Due dei calciatori più ambiti dalle donne sono andati a giocare in Canada, al Montreal Impact. Matteo Ferrari, 32 anni, è là da due settimane, raggiunto da Bernardo Corradi (36), disoccupato dopo una stagione da riserva all'Udinese. Nel 2009 il centravanti senese ebbe un figlio da Elena Santarelli, tuttora sua compagna, mentre Aida Yespica regalò Aron a Ferrari.
Matteo, adesso con chi sta?
«Con una ragazza americana, anche per questo sono venuto a giocare qui».
È famosa?
«Non dev'esserlo per forza».
Ho avuto 6-700 donne, rivelò Cassano, nella sua biografia. Lei?
«Mica le conto, comunque sono molte meno».
Ebbe una storia con Melissa Satta, altre rivelabili?
«Qualcuna non si deve sapere, varie furono solo flirt».
Dal 2009 è all'estero, per due anni era stato in Turchia, al Besiktas. Emigrò anche per colpa delle love-story?
«Sono sempre lo stesso, dentro e fuori il campo. Amo il mio lavoro, il resto sono fatti miei, mai ho mancato di rispetto a chi mi dava lo stipendio».
Non l'ha penalizzata questa etichetta di difensore centrale che finisce sui rotocalchi?
«Credo che un contratto importante non sia andato in porto per quello. Nel 2008, dopo Roma, prima di andare al Genoa».
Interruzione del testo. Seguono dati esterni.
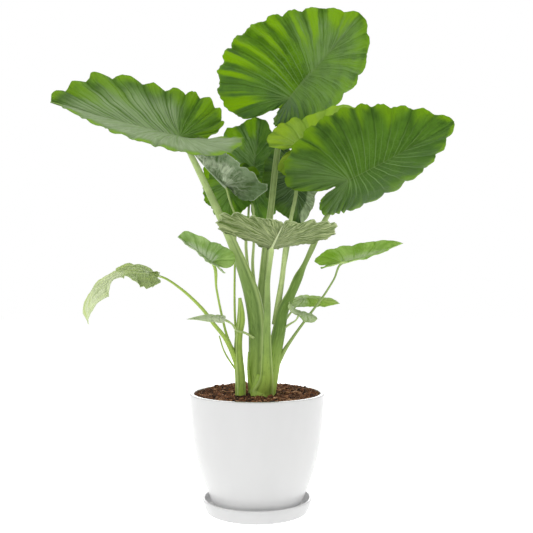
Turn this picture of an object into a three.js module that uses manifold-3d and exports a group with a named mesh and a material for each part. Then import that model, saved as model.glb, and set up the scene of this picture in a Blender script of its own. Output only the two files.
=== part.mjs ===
// Potted alocasia in a white planter on a saucer. Millimetres, +Z up, origin at the middle of the
// saucer's underside, with the front of the plant towards -Y.
import * as THREE from 'three';
import * as BufferGeometryUtils from 'three/addons/utils/BufferGeometryUtils.js';
import Module from 'manifold-3d';

const wasm = await Module();
wasm.setup();

// Driving dimensions
const seat = 0.3;               // gap left wherever two pieces touch
const stalkGap = 0.8;           // gap between the end of a stalk and its blade
const lathePanels = 36;
const saucerBaseRadius = 93;
const saucerRimRadius = 101;
const saucerHeight = 25;
const saucerFloor = 5;
const saucerWall = 3;
const potTopZ = 217;
const potRimRadius = 125;
const potWall = 5;
const potFloor = 6;
const potInsideFoot = 74;       // radius of the planter's inside at its floor
const drainRadius = 8;
const soilTopZ = 211;
const soilLumps = 3.5;          // height of the soil's bumps
const soilRings = 4;
const soilHeap = 7;             // how much higher the soil is heaped at the back
const bladeThickness = 1.1;
const stalkDrop = 1.35;         // how far under its blade a stalk ends, in its own radii
const mainRoot = { x: 8, y: 0, radius: 25.5 };
const sideRoot = { x: -31, y: -12, radius: 9.5 };
const rootDepth = 40;

const radians = THREE.MathUtils.degToRad;

// Colours, roughness and metalness as seen
const whiteGloss = { color: 0xf2f2f0, roughness: 0.35, metalness: 0 };
const pottingMix = { color: 0x4a3020, roughness: 1, metalness: 0 };
const stalkGreen = { color: 0x6f8f3c, roughness: 0.5, metalness: 0 };
const leafGreen = { color: 0x4f7a2a, roughness: 0.45, metalness: 0 };
const limeGreen = { color: 0x86b02e, roughness: 0.45, metalness: 0 };
const silverGreen = { color: 0x7f9468, roughness: 0.5, metalness: 0 };
const paleGreen = { color: 0xa9b884, roughness: 0.6, metalness: 0 };

const plant = new THREE.Group();

function addNode(name, geometry, finish) {
  const mesh = new THREE.Mesh(geometry, new THREE.MeshStandardMaterial(finish));
  mesh.name = name;
  plant.add(mesh);
}

// Solids: merge a geometry's corners for joining and cutting, and turn the result back
function solidOf(geometry) {
  const bare = new THREE.BufferGeometry();
  bare.setAttribute('position', geometry.getAttribute('position'));
  bare.setIndex(geometry.getIndex());
  const merged = BufferGeometryUtils.mergeVertices(bare, 1e-4);
  return new wasm.Manifold(new wasm.Mesh({
    numProp: 3,
    vertProperties: new Float32Array(merged.getAttribute('position').array),
    triVerts: new Uint32Array(merged.getIndex().array),
  }));
}

function geometryOf(solid) {
  const mesh = solid.getMesh();
  const geometry = new THREE.BufferGeometry();
  geometry.setAttribute('position', new THREE.BufferAttribute(mesh.vertProperties, 3));
  geometry.setIndex(new THREE.BufferAttribute(mesh.triVerts, 1));
  geometry.computeVertexNormals();
  return geometry;
}

// A closed ring or dish turned round the vertical axis from [radius, height] points
function turned(profile) {
  const points = profile.map(([radius, height]) => new THREE.Vector2(radius, height));
  const geometry = new THREE.LatheGeometry(points, lathePanels);
  geometry.rotateX(Math.PI / 2);
  return geometry;
}

// Half-width of the planter's outside at a height, from the rim down to its rounded foot
const potFootZ = saucerFloor + seat;
const potOutline = [
  [73, potFootZ],
  [79, potFootZ + 4],
  [84, potFootZ + 14],
  [91, 37],
  [102, 66],
  [112, 101],
  [119, 140],
  [123, 180],
  [potRimRadius, potTopZ - 2],
];

function potRadius(height) {
  for (let i = 1; i < potOutline.length; i += 1) {
    const [lowRadius, lowZ] = potOutline[i - 1];
    const [highRadius, highZ] = potOutline[i];
    if (height <= highZ) {
      return THREE.MathUtils.mapLinear(height, lowZ, highZ, lowRadius, highRadius);
    }
  }
  return potRimRadius;
}

// Saucer
const saucerProfile = [
  [0, 0],
  [saucerBaseRadius - 2, 0],
  [saucerBaseRadius + 1, 2],
  [saucerRimRadius - 2, saucerHeight - 8],
  [saucerRimRadius, saucerHeight],
  [saucerRimRadius - saucerWall, saucerHeight],
  [saucerRimRadius - saucerWall - 3, saucerHeight - 9],
  [saucerBaseRadius - saucerWall, saucerFloor],
  [0, saucerFloor],
];
addNode('saucer', turned(saucerProfile), whiteGloss);

// Planter: outside up, over the thin rim, and down the inside to the drain hole
const insideLevels = [37, 101, 180];
const potInside = insideLevels.map((height) => [potRadius(height) - potWall, height]).reverse();
const potProfile = [
  [drainRadius, potFootZ],
  ...potOutline,
  [potRimRadius - 1.5, potTopZ],
  [potRimRadius - potWall + 1, potTopZ],
  ...potInside,
  [potInsideFoot, potFootZ + potFloor],
  [drainRadius, potFootZ + potFloor],
  [drainRadius, potFootZ],
];
addNode('pot', turned(potProfile), whiteGloss);

// Blades. Each half runs from the notch over the stalk (along = 0) to the tip (along = 1), and from
// the midrib (out = 0) to the margin (out = 1). The outline is its reach from the stalk at these
// angles from the midrib, in shares of the length from stalk to tip.
const reachAngles = [180, 172, 155, 130, 102, 76, 52, 32, 15, 0];
const heart = [0.12, 0.28, 0.45, 0.53, 0.53, 0.56, 0.65, 0.76, 0.88, 1];
const narrowHeart = [0.12, 0.27, 0.40, 0.40, 0.38, 0.40, 0.48, 0.63, 0.82, 1];
const strap = [0.08, 0.10, 0.12, 0.13, 0.14, 0.15, 0.18, 0.25, 0.45, 1];
const fanShare = 0.33;          // share of the margin whose veins start at the stalk
const lastVein = 0.66;          // how far along the midrib the last vein starts
const veinBow = 0.03;
const waistAt = 0.36;           // where a wilted blade is drawn in, in shares of its length
const waistSpan = 0.14;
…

Suo padre è di Ferrara, la mamma della Guinea. Episodi di razzismo, sul prato?
«Con il Parma mi presentai da capitano in uno stadio di serie A, la gente mi faceva buuh, due settimane dopo ci tornai con la nazionale e solamente perchè avevo la maglia azzurra mi applaudirono. La discriminazione è ignoranza».
E in Nord America come vive?
«Da Dio. Cè un allenamento al giorno, con un tecnico giovane, Jesse Marshe, già vice di Bob Bradley, ct degli Usa al Mondiale di Sudafrica: si fa chiamare per nome, neanche coach. E 2-3 volte la settimana facciamo yoga».
Ai Denver Nuggets il suo amico Danilo Gallinari ha sottoscritto un quadriennale da 10 milioni di dollari a stagione, lei?
«Pure io, ma a cifre molto più basse. Di base non si guadagna tanto, qui i contratti sono soprattutto pubblicitari. E lopzione è esercitabile di anno in anno, così posso decidere se rimanere, andare o persino smettere».
Chi è il suo procuratore?
«Dal 2008 mi autogestisco, magari chiedo aiuto a qualche conoscente, pagando la semplice consulenza».
In squadra ci sono altre stelle?
«Qualcuna arriverà a giugno, dall'Europa. Abbiamo debuttato con sconfitta e pareggio, aspettiamo la prima vittoria in questa Mls: i più noti sono Beckham ai Galaxy e Thierry Henry ai New York Redbulls».
La Major League segue il modello Nba?
«In parte sì, ci sono altri due club canadesi, Vancouver e Toronto, dove nel basket gioca Bargnani. Le 19 squadre sono divise in due conference, le prime 5 di ciascuna vanno ai playoff, il nostro obiettivo».
Non è troppo giovane per disputare il campionato dei pensionati?
«Qua se non sei al top, fisicamente, ti asfaltano, sono oltremodo combattivi. Mi sono tolto tutte le soddisfazioni che cercavo, era il momento di far esperienza nel campionato che, al massimo, fra 8 anni diventerà il più importante al mondo».
Addirittura...
«Ha strutture e organizzazione, gli americani sono davvero più avanti».
Anche a Istanbul avrebbe dovuto restare per 4 stagioni...
«Ne ho vissute due molto belle, disputando la Champions e vincendo la coppa di Turchia.
A fine carriera diverrà un volto tv?
«Mai dire mai, eppure non è il mio mondo. Penso di fermarmi qua».